My work focuses on the expression of emotional trauma through the examination of memories. I observe the aspects of my own female experience, contemplate my familial tragedies, and grapple with mental illness. Each memory is portrayed in a gesture, wrapped in a smooth skin, and broken apart to reveal the damage.
The human figure allows me to express ideas that are more easily recognizable. The gesture reflects the particular pose I adopted in those moments. Sculpting with clay, my hands literally and figuratively shape and mold my narrative as the piece takes form.
The desire to revisit my memories works as a therapeutic exercise for me. In creating each piece, I emotionally place myself back within that moment, reshaping the details and presenting them to the world in my own image. This process of recollection allows me to come to terms with many traumatic events.
Born in Goshen, Indiana, Katherine Gaff has graduated from Purdue University Fort Wayne with a BFA in sculpture. After graduation she has gained experience in the realm of production pottery, selling her pottery, and creating a community ceramics studio. Katherine intends on continuing her education into a master’s program, with the goal of becoming a university professor.
While working her first year making production mugs, she also exhibited new work for her residency with Bread and Circus Gallery in Fort Wayne, IN. Katherine is now working as the Studio Manager at a new ceramics facility at The Community Learning Center in Kendallville, IN. Throughout this time, she has exhibited her work locally and regionally, as well as gained experience selling her pottery online and at local craft fairs. She also joined Doug Casebeer and Seth Green while building a gas kiln at Purdue Fort Wayne. All of these experiences have furthered her knowledge and preparation for applying to graduate programs in January of 2023.

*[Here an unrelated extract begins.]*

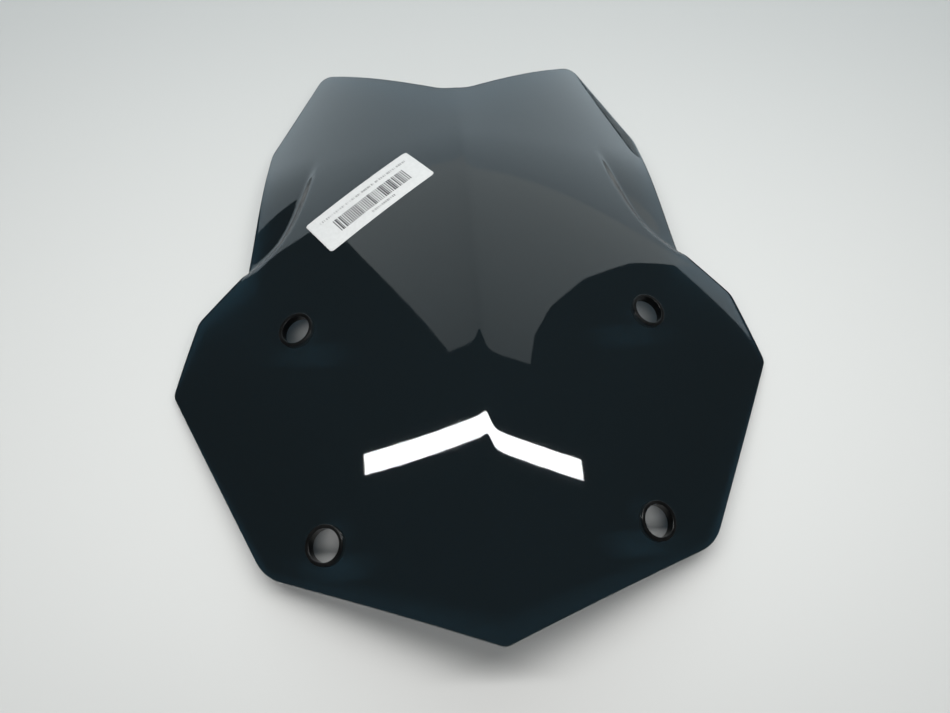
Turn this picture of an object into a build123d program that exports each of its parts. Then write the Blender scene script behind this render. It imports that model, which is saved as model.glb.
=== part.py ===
from build123d import *
import os
from math import hypot

# Motorcycle windshield screen: one moulded sheet, four rubber grommets and a stock label.
# Millimetres. The sheet is set out with its lower tip at x = 0, y = 0 and its length along +Y,
# the convex face up, and moved at the end so that the origin is under the middle of it.

# --- sheet outline, right half (the left half is its mirror image) ---
BOTTOM_CORNER = (134.0, 52.0)
WIDEST_CORNER = (201.5, 177.0)
SHOULDER = (187.5, 228.5)
WAIST = (156.0, 258.0)
EAR = (145.5, 382.0)
TOP_CORNER = (106.0, 468.5)
NOTCH_Y = 401.0
CORNER_RADII = {BOTTOM_CORNER: 30, WIDEST_CORNER: 8, SHOULDER: 12, WAIST: 5, EAR: 25, TOP_CORNER: 8}
TIP_RADIUS = 7.0
NOTCH_RADIUS = 28.0

# --- sheet form ---
WALL = 4.4                  # measured straight down, about 4 mm through the wall
CREST_HEIGHT = 72.5         # top of the crest above the level that the sheet is set out from
CREST_Y = 230.0             # where along the length the crest is highest
CREST_FALL = 7.7e-4         # how fast the crest falls away from there, per mm
CREST_SKEW = 8.85e-7        # falls faster towards the top edge than towards the tip
LIP_START_Y = 350.0         # past here the crest straightens into the top lip
LIP_LIFT = 1.1e-3
ROOF_Y = 205.0              # where the two halves are flattest and steepest
ROOF_SLOPE = 0.27
ROOF_SLOPE_LOSS = 3.6e-6
ROOF_CURVE = 3.5e-4
ROOF_CURVE_GAIN = 2.5e-8
CREASE_RADIUS = 2.0         # softness of the fold along the middle

# --- the step down to the side panels beside the waist ---
STEP_DEPTH = 8.0
STEP_WIDTH = 6.5
STEP_BEND = 0.25            # share of the width that bends, at each side
STEP_START = (106.0, 362.0) # the step starts here as nothing
STEP_RUN = 97.0             # its length along Y, down to the waist
STEP_DRIFT = 26.0           # how far its line drifts outwards on the way
STEP_FLARE = 16.0           # and how far it then swings out into the waist
DRIFT_POWER = 1.3
FLARE_POWER = 7

# --- mounting holes and grommets ---
UPPER_HOLE = (116.0, 203.0)
LOWER_HOLE = (97.0, 64.0)
SHEET_HOLE_DIA = 21.6
GROMMET_BORE_DIA = 19.2
GROMMET_FLANGE_DIA = 23.8
GROMMET_LIP = 0.7           # thickness of each flange
GROOVE_SLACK = 0.3          # the groove is this much wider than the wall
LIP_ROUND = 0.3

# --- stock label ---
LABEL_CENTRE = (-66.0, 296.0)
LABEL_SIZE = (87.5, 35.0)
LABEL_ANGLE = 34.0
LABEL_ROUND = 2.0
LABEL_THICK = 0.15

# --- ribs that carry the sheet's surface ---
GRID_HALF_WIDTH = 214.0
GRID_Y = (-14.0, 486.0)
RIBS = 84
RIB_POINTS = 181


def smooth(t):
    """0 up to t = 0, 1 from t = 1, with level ends."""
    t = min(max(t, 0.0), 1.0)
    return t * t * (3 - 2 * t)


def crest(y):
    """Height of the middle line."""
    d = y - CREST_Y
    lip = LIP_LIFT * max(0.0, y - LIP_START_Y) ** 2
    return CREST_HEIGHT - CREST_FALL * d ** 2 - CREST_SKEW * d ** 3 + lip


def ramp(t):
    """0 up to t = 0 and 1 from t = 1, straight between, with a short parabola at each end."""
    t = min(1.0, max(0.0, t))
    if t > 0.5:
        return 1 - ramp(1 - t)
    if t < STEP_BEND:
        return t * t / (2 * STEP_BEND * (1 - STEP_BEND))
    return (t - STEP_BEND / 2) / (1 - STEP_BEND)


def step(x, y):
    """Drop of the side panels across the step line, which swings out into the waist."""
    run = max(0.0, (STEP_START[1] - y) / STEP_RUN)
    line_x = STEP_START[0] + STEP_DRIFT * run ** DRIFT_POWER + STEP_FLARE * run ** FLARE_POWER
    drift = DRIFT_POWER * STEP_DRIFT * run ** (DRIFT_POWER - 1)
    flare = FLARE_POWER * STEP_FLARE * run ** (FLARE_POWER - 1)
    width = STEP_WIDTH * hypot(1, (drift + flare) / STEP_RUN)
    return STEP_DEPTH * smooth(run) * ramp(0.5 + (x - line_x) / width)


def height(x, y):
    """Outer face: a crest with two gently curved halves falling away like a roof."""
    side = hypot(x, CREASE_RADIUS) - CREASE_RADIUS
    off = (y - ROOF_Y) ** 2
    slope = ROOF_SLOPE - ROOF_SLOPE_LOSS * off
    curve = ROOF_CURVE + ROOF_CURVE_GAIN * off
    return crest(y) - slope * side - curve * side ** 2 - step(abs(x), y)


def outward(x, y):
    """Unit normal of the outer face."""
    d = 0.5
    fall_x = (height(x + d, y) - height(x - d, y)) / (2 * d)
    fall_y = (height(x, y + d) - height(x, y - d)) / (2 * d)
    return Vector(-fall_x, -fall_y, 1).normalized()


def outer_face():
    """The whole outer face as one smooth surface, larger than the outline all round."""
    low, high = GRID_Y
    across = [i / (RIB_POINTS - 1) for i in range(RIB_POINTS)]
    ribs = []
    for j in range(RIBS):
        y = low + (high - low) * j / (RIBS - 1)
        points = [Vector(x, y, height(x, y)) for x in (GRID_HALF_WIDTH * (2 * t - 1) for t in across)]
        ribs.append(Wire([Edge.make_spline(points, parameters=across)]))
    return Shell.make_loft(ribs).faces()[0]


def outline():
    """The flat outline of the sheet, with every corner rounded."""
    right = list(CORNER_RADII)
    left = [(-x, y) for x, y in reversed(right)]
    corners = [(0, 0)] + right + [(0, NOTCH_Y)] + left
    radii = list(CORNER_RADII.values())
    radii = [TIP_RADIUS] + radii + [NOTCH_RADIUS] + radii[::-1]
    flat = make_face(Polyline(*corners, close=True))
    for (x, y), radius in zip(corners, radii):
        near = min(flat.vertices(), key=lambda v: hypot(v.X - x, v.Y - y))
        flat = fillet(near, radius)
    return flat


def hole_places():
    """Each hole's name, the middle of its wall and its outward direction."""
    places = {}
    for level, (x, y) in (("upper", UPPER_HOLE), ("lower", LOWER_HOLE)):
        for side, sign in (("left", -1), ("right", 1)):
            normal = outward(sign * x, y)
            wall = WALL * normal.Z
            middle = Vector(sign * x, y, height(sign * x, y)) - normal * (wall / 2)
            places[f"{level}_{side}"] = (middle, normal, wall)
    return places


def screen(face):
    """The moulded sheet: the outer face given its wall, cut to the outline and drilled."""
    sheet = extrude(face, amount=WALL, dir=(0, 0, -1))
    sheet = sheet & extrude(outline(), amount=300, both=True)
    for middle, normal, _ in hole_places().values():
        drill = Plane(origin=middle, z_dir=normal) * Cylinder(SHEET_HOLE_DIA / 2, 40)
        sheet = sheet - drill
    return sheet


def grommet(middle, normal, wall):
    """Rubber ring that grips the wall: two flanges with a groove between them."""
    bore, neck, rim = GROMMET_BORE_DIA / 2, SHEET_HOLE_DIA / 2, GROMMET_FLANGE_DIA / 2
    groove = (wall + GROOVE_SLACK) / 2
    end = groove + GROMMET_LIP
    section = make_face(Polyline(
        (bore, -end), (rim, -end), (rim, -groove), (neck, -groove),
        (neck, groove), (rim, groove), (rim, end), (bore, end), close=True))
    lips = [v for v in section.vertices() if abs(v.Y) > groove + 0.1]
    section = fillet(lips, LIP_ROUND)
    ring = revolve(Plane.XZ * section, axis=Axis.Z)
    return Plane(origin=middle, z_dir=normal) * ring


def stock_label(face):
    """Thin paper label that lies on the outer face."""
    skin = extrude(face, amount=LABEL_THICK, dir=(0, 0, 1))
    patch = Rot(0, 0, LABEL_ANGLE) * RectangleRounded(*LABEL_SIZE, LABEL_ROUND)
    return skin & extrude(Pos(*LABEL_CENTRE) * patch, amount=300, both=True)


os.makedirs("parts", exist_ok=True)
surface = outer_face()
nodes = {"screen": screen(surface), "stock_label": stock_label(surface)}
for name, place in hole_places().items():
    nodes["grommet_" + name] = grommet(*place)

box = nodes["screen"].bounding_box()
to_frame = Pos(0, -(box.min.Y + box.max.Y) / 2, -box.min.Z)
for name, shape in nodes.items():
    export_step(to_frame * shape, f"parts/{name}.step")

print("sheet", [round(v, 2) for v in box.size], "moved by", to_frame.position)
for name, (middle, normal, wall) in hole_places().items():
    print(name, to_frame * Pos(middle), normal, round(wall, 3))
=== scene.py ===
import math

import bpy
import numpy as np
from mathutils import Matrix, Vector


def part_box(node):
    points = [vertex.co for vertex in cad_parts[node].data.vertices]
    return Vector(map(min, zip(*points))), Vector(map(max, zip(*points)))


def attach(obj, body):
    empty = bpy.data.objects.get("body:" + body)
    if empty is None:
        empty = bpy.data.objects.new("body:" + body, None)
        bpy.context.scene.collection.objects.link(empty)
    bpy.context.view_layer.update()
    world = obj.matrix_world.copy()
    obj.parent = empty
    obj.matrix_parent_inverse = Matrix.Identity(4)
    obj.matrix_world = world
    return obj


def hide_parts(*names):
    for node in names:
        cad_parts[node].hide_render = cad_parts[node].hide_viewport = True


# Smoked motorcycle windscreen lying outer face up: the moulded sheet, its four rubber grommets
# and a stock label. Sizes are in millimetres and become metres when a mesh is made. The sheet is
# set out with its lower tip at x = 0, y = 0, then moved onto the frame's own box.

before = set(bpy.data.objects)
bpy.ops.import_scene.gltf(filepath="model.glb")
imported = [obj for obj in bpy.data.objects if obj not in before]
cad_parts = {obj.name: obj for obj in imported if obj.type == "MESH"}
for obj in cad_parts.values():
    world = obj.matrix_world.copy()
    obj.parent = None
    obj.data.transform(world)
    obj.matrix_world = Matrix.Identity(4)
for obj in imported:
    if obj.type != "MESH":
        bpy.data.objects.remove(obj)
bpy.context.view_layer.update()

MM = 0.001

# --- sheet outline: corners of the right half and their radii, from the tip to the notch ---
CORNERS = [(0.0, 0.0, 7.0), (134.0, 52.0, 30.0), (201.5, 177.0, 8.0), (187.5, 228.5, 12.0),
           (156.0, 258.0, 5.0), (145.5, 382.0, 25.0), (106.0, 468.5, 8.0), (0.0, 401.0, 28.0)]
BOTTOM_CORNER, TOP_CORNER = 1, 6      # where the side ends and the lower and top edges begin
ARC_STEPS = 16

# --- sheet form ---
WALL = 4.4
EDGE_ROUND = 0.35
BOX_GAP = 0.03                        # keeps the rounded rim just inside the solid's box
CREST_HEIGHT, CREST_Y, CREST_FALL, CREST_SKEW = 72.5, 230.0, 7.7e-4, 8.85e-7
LIP_START_Y, LIP_LIFT = 350.0, 1.1e-3
ROOF_Y, ROOF_SLOPE, ROOF_SLOPE_LOSS = 205.0, 0.27, 3.6e-6
ROOF_CURVE, ROOF_CURVE_GAIN = 3.5e-4, 2.5e-8
CREASE_RADIUS = 2.0
STEP_DEPTH, STEP_WIDTH, STEP_BEND = 8.0, 6.5, 0.25
STEP_START_X, STEP_START_Y, STEP_RUN = 106.0, 362.0, 97.0
STEP_DRIFT, DRIFT_POWER, STEP_FLARE, FLARE_POWER = 26.0, 1.3, 16.0, 7

# --- holes, grommets, label ---
HOLES = {"upper_left": (-116.0, 203.0), "upper_right": (116.0, 203.0),
         "lower_left": (-97.0, 64.0), "lower_right": (97.0, 64.0)}
HOLE_RADIUS = 10.8
BORE_RADIUS = 9.6
FLANGE_RADIUS = 11.9
FLANGE_LIP = 0.7
GROOVE_SLACK = 0.3
LIP_ROUND = 0.3
LABEL_CENTRE = (-66.0, 296.0)
LABEL_HALF = (43.75, 17.5)
LABEL_TURN = math.radians(34.0)
LABEL_ROUND = 2.0
LABEL_THICK = 0.15

# --- mesh grids ---
GRID_ACROSS, GRID_ALONG = 222, 196
CREASE_CROWDING = 0.75
HOLE_CELLS, HOLE_BLEND = 3, 10        # cells left out at a hole, and cells that bend round it
GROMMET_TURNS = 96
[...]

Katherine is interested in the human condition. Her work focuses on the expression of emotional trauma through the examination of memories and portrayed in the form of figurative ceramic sculptures. She observes the aspects of her own female experience, contemplates familial tragedies, and grapples with mental illness. Each memory is portrayed in a gesture, wrapped in a smooth skin, and then broken apart to reveal the damage. This work has been shown locally and regionally in galleries such as the Garret Museum of Art, the Wunderkammer Gallery, and the Indianapolis Art Center during the Indiana Clay Conference.